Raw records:
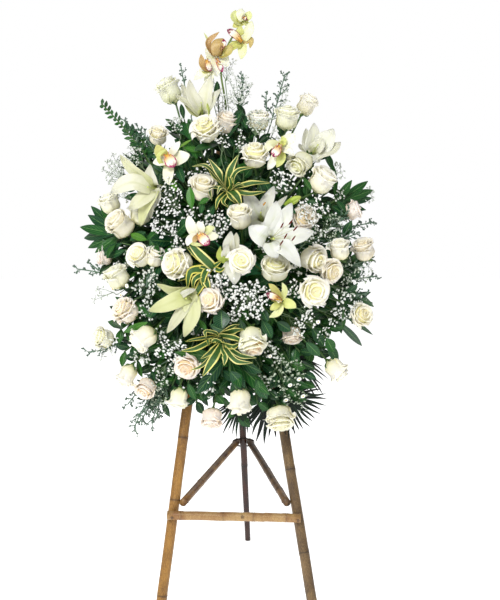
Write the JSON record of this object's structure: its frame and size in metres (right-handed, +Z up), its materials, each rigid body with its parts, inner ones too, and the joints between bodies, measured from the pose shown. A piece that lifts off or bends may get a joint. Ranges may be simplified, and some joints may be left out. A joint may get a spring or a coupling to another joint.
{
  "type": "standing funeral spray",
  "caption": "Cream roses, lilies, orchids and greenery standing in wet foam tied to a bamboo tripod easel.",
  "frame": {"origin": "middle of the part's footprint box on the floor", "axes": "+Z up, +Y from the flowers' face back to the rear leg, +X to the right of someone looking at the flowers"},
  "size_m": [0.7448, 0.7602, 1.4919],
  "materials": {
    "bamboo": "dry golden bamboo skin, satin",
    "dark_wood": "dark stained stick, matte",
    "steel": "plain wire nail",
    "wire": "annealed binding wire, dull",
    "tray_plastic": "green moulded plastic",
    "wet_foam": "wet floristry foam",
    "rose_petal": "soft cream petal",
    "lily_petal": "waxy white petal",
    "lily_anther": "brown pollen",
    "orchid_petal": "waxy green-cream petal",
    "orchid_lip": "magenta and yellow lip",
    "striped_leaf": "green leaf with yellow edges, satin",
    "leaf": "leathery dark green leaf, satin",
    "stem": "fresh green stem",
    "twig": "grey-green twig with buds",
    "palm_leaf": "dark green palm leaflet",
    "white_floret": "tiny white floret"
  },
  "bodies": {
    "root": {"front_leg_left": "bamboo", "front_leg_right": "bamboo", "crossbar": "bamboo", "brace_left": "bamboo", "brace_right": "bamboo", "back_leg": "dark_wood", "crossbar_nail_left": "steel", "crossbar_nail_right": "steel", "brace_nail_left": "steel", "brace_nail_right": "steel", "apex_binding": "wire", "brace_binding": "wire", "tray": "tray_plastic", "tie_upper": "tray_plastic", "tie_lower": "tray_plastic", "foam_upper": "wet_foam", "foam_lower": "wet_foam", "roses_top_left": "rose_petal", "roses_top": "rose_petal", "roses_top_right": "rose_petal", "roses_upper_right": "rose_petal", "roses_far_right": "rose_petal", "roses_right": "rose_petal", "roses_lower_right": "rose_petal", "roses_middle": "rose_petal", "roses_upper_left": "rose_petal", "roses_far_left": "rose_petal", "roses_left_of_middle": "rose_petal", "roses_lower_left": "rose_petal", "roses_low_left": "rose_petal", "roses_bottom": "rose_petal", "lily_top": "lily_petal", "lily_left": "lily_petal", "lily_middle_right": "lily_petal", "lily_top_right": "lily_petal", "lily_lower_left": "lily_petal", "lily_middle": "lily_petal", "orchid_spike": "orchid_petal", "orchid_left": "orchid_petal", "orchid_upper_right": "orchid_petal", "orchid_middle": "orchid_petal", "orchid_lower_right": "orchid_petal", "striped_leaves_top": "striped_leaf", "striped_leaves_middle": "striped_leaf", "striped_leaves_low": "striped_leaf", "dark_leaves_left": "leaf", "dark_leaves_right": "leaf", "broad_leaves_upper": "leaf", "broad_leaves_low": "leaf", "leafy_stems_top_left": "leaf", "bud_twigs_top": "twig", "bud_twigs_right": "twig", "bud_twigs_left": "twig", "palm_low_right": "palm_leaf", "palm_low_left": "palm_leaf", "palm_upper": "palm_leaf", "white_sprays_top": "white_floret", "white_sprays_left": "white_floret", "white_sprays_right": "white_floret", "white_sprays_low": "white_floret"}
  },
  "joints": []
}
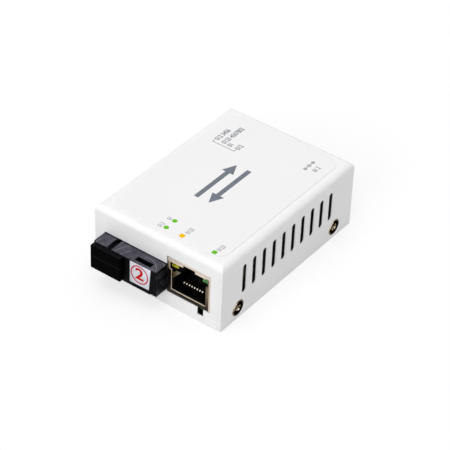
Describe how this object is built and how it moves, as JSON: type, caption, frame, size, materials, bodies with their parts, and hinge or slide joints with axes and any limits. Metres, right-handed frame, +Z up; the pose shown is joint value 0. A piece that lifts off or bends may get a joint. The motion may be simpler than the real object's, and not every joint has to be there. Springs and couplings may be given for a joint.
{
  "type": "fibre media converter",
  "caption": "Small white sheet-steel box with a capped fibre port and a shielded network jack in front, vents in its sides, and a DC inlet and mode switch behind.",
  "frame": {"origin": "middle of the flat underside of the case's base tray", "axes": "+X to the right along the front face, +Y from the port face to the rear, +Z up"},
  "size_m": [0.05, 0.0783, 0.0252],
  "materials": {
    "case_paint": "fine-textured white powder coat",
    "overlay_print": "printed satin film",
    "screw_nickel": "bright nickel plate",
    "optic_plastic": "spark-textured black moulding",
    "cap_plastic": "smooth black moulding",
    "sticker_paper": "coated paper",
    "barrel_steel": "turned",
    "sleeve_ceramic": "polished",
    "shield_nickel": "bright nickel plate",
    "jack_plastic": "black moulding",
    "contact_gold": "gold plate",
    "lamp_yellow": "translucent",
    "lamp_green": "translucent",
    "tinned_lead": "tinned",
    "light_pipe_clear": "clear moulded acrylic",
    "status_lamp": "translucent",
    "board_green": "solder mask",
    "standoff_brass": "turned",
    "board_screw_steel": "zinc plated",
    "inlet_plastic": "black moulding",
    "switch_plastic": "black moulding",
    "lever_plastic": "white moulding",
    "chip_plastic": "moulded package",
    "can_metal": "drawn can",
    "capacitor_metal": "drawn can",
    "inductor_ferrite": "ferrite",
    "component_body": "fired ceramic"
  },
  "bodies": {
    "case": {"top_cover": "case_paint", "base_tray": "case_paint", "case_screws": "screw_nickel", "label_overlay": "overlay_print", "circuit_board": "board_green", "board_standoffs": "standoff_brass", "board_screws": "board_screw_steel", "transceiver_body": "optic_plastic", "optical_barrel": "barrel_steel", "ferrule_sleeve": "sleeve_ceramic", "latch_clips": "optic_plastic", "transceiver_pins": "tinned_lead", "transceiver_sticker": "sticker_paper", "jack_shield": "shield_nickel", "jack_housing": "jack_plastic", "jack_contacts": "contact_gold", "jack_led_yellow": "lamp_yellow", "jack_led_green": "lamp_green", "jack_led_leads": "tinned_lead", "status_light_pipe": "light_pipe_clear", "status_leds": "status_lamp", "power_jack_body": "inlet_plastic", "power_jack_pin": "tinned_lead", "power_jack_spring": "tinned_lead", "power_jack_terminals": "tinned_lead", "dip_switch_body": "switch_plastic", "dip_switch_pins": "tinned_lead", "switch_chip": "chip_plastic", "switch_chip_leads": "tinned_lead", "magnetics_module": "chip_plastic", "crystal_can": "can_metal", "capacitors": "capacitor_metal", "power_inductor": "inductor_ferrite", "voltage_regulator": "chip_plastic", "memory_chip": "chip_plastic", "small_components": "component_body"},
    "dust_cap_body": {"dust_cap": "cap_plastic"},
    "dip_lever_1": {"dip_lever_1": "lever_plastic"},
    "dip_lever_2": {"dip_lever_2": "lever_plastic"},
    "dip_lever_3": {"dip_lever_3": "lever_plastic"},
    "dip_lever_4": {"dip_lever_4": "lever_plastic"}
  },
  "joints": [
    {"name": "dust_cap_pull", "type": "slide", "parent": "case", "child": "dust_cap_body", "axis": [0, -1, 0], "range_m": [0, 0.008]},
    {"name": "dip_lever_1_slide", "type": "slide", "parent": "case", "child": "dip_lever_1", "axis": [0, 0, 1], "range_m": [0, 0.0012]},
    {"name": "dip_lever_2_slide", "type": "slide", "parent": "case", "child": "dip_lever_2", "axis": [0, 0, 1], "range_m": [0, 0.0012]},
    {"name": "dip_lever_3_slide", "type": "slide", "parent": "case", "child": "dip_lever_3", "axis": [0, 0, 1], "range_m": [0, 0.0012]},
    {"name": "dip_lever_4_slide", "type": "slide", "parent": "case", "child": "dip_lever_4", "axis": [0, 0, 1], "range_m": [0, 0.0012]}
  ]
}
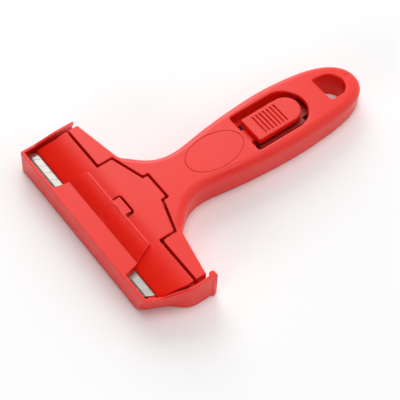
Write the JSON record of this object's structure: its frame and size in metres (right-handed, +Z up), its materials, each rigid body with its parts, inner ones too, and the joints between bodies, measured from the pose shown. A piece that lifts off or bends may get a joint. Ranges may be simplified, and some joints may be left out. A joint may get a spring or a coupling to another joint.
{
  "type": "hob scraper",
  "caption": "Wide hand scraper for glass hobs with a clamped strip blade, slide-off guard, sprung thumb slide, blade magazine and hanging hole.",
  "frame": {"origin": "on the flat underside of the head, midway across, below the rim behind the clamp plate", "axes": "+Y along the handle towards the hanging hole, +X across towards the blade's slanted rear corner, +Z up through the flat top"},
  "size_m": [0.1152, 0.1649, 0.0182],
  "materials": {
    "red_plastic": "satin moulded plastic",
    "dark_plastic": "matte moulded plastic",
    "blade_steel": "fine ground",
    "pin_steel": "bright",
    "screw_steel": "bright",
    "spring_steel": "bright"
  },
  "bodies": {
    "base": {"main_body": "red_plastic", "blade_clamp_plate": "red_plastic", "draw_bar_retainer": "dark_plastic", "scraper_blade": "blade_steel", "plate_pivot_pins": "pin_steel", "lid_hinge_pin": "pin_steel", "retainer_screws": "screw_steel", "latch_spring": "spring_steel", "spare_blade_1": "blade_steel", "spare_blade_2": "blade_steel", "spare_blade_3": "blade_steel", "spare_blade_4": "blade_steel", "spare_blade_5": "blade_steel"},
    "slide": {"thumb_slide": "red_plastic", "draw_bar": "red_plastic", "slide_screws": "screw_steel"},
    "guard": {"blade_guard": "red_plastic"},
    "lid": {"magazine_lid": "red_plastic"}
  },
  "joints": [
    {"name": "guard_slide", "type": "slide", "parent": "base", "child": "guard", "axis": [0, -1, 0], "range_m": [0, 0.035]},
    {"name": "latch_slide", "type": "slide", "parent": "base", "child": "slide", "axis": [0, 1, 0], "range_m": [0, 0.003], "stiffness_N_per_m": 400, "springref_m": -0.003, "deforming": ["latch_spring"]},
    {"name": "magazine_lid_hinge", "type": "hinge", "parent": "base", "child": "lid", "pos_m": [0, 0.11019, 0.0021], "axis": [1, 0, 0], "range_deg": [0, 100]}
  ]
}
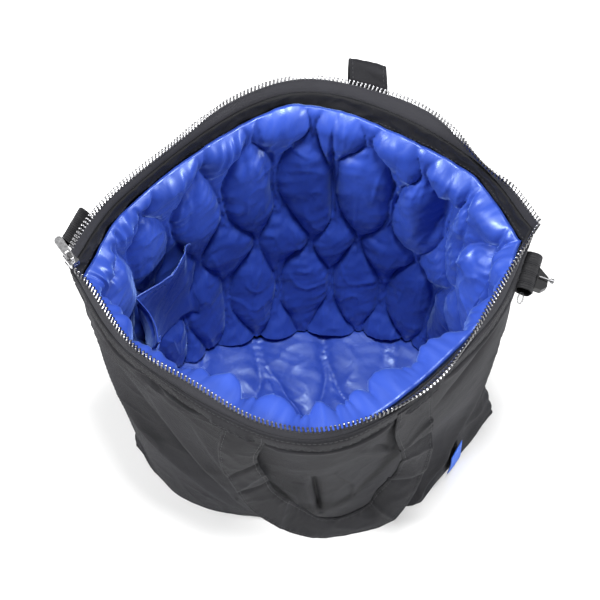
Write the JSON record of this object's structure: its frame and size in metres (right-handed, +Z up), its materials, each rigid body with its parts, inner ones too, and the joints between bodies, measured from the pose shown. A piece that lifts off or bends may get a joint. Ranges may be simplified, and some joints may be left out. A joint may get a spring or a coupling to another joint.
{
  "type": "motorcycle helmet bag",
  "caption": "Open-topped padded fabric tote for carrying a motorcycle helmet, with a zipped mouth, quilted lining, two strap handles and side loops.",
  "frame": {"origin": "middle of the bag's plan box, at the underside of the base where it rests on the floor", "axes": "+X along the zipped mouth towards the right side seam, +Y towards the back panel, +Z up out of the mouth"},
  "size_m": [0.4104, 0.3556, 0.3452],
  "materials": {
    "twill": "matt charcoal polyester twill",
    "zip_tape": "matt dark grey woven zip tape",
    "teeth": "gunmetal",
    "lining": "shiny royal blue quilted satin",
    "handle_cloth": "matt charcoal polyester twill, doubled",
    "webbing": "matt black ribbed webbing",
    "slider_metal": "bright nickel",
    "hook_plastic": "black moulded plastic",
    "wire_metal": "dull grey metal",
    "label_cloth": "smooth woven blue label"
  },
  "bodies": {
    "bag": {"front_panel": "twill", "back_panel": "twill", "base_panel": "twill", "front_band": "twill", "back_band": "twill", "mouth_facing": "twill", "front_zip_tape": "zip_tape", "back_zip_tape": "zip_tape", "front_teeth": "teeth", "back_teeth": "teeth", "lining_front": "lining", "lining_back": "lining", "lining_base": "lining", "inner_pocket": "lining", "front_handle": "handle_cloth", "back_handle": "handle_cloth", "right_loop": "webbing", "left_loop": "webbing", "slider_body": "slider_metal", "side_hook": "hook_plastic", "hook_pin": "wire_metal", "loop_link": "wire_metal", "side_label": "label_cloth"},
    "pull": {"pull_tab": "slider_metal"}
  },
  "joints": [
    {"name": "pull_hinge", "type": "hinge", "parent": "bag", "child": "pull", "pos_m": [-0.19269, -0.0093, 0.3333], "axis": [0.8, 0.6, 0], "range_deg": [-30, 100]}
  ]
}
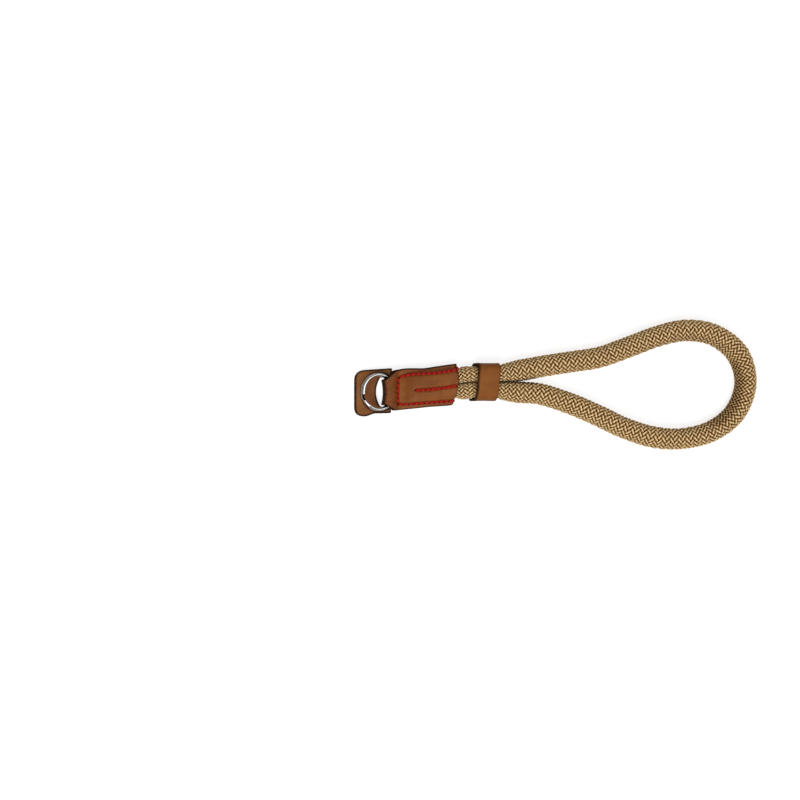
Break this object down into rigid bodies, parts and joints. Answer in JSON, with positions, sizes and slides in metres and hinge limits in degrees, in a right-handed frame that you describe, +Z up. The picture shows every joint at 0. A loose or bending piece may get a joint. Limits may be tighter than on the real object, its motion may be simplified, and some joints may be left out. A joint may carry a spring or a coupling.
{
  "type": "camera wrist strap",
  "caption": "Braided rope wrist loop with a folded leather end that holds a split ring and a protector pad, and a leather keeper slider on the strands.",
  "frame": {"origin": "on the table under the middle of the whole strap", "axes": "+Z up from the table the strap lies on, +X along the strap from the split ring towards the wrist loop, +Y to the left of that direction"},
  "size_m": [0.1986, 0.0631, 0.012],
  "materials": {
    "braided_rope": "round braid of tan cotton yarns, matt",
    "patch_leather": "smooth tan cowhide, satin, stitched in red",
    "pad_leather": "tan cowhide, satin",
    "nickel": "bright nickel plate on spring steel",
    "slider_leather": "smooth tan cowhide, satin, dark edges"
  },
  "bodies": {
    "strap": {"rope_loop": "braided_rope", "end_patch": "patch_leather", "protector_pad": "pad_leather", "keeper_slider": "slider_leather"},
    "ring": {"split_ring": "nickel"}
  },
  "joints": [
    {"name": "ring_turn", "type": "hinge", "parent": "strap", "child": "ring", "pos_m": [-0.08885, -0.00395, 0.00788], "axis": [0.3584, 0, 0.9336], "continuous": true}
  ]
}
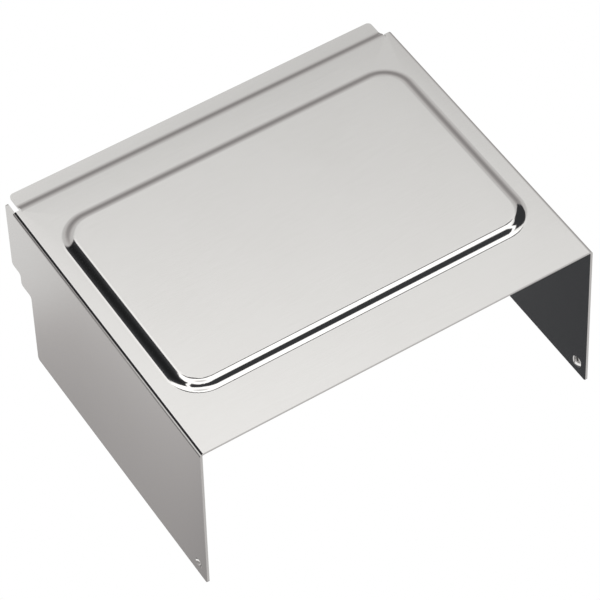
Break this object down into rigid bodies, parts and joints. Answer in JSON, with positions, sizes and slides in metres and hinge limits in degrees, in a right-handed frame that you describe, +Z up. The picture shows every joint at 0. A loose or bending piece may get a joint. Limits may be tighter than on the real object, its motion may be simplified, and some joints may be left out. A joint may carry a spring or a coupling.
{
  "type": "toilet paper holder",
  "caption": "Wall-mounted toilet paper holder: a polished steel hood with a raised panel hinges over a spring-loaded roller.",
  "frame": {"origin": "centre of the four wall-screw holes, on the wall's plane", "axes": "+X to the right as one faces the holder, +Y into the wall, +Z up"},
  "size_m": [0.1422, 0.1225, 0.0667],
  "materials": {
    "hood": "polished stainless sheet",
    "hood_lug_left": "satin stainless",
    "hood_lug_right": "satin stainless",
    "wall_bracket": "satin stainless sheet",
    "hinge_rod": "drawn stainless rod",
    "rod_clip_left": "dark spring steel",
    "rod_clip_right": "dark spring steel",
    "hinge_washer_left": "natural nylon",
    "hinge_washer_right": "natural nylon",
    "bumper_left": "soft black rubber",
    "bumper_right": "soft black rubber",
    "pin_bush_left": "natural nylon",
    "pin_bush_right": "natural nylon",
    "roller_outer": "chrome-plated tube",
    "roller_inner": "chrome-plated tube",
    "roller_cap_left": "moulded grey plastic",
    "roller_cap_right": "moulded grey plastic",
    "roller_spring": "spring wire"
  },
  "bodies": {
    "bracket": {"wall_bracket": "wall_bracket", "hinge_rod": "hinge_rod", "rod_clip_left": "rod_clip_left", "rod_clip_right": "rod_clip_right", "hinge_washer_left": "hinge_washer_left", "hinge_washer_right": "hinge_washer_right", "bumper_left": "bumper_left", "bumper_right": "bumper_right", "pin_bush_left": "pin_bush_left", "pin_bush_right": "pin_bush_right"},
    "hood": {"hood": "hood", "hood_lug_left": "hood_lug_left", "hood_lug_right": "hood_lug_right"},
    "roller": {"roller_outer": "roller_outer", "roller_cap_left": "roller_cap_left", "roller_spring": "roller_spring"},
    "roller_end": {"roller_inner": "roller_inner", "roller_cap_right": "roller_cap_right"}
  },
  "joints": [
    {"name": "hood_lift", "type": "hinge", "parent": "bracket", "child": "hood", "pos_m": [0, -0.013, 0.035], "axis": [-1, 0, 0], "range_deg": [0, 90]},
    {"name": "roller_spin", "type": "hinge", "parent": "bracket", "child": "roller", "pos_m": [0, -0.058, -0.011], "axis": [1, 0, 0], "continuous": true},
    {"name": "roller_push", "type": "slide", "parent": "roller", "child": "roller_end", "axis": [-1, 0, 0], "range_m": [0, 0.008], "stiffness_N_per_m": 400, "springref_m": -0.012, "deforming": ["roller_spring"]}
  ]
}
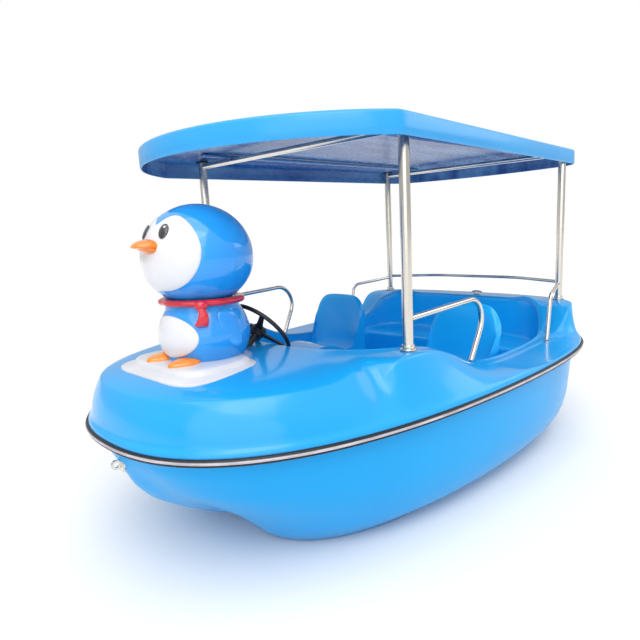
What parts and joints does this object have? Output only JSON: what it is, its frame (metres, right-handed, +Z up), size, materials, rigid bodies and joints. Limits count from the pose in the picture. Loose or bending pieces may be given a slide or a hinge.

=== Job ===
From the listing above, collect every line that mentions the word "caption".

=== Full answer ===
  "caption": "Cream roses, lilies, orchids and greenery standing in wet foam tied to a bamboo tripod easel.",
Describe how this object is built and how it moves, as JSON: type, caption, frame, size, materials, bodies with their parts, and hinge or slide joints with axes and any limits. Metres, right-handed frame, +Z up; the pose shown is joint value 0. A piece that lifts off or bends may get a joint. The motion may be simpler than the real object's, and not every joint has to be there. Springs and couplings may be given for a joint.
  "caption": "Small white sheet-steel box with a capped fibre port and a shielded network jack in front, vents in its sides, and a DC inlet and mode switch behind.",
  "caption": "Wide hand scraper for glass hobs with a clamped strip blade, slide-off guard, sprung thumb slide, blade magazine and hanging hole.",
  "caption": "Open-topped padded fabric tote for carrying a motorcycle helmet, with a zipped mouth, quilted lining, two strap handles and side loops.",
  "caption": "Braided rope wrist loop with a folded leather end that holds a split ring and a protector pad, and a leather keeper slider on the strands.",
  "caption": "Wall-mounted toilet paper holder: a polished steel hood with a raised panel hinges over a spring-loaded roller.",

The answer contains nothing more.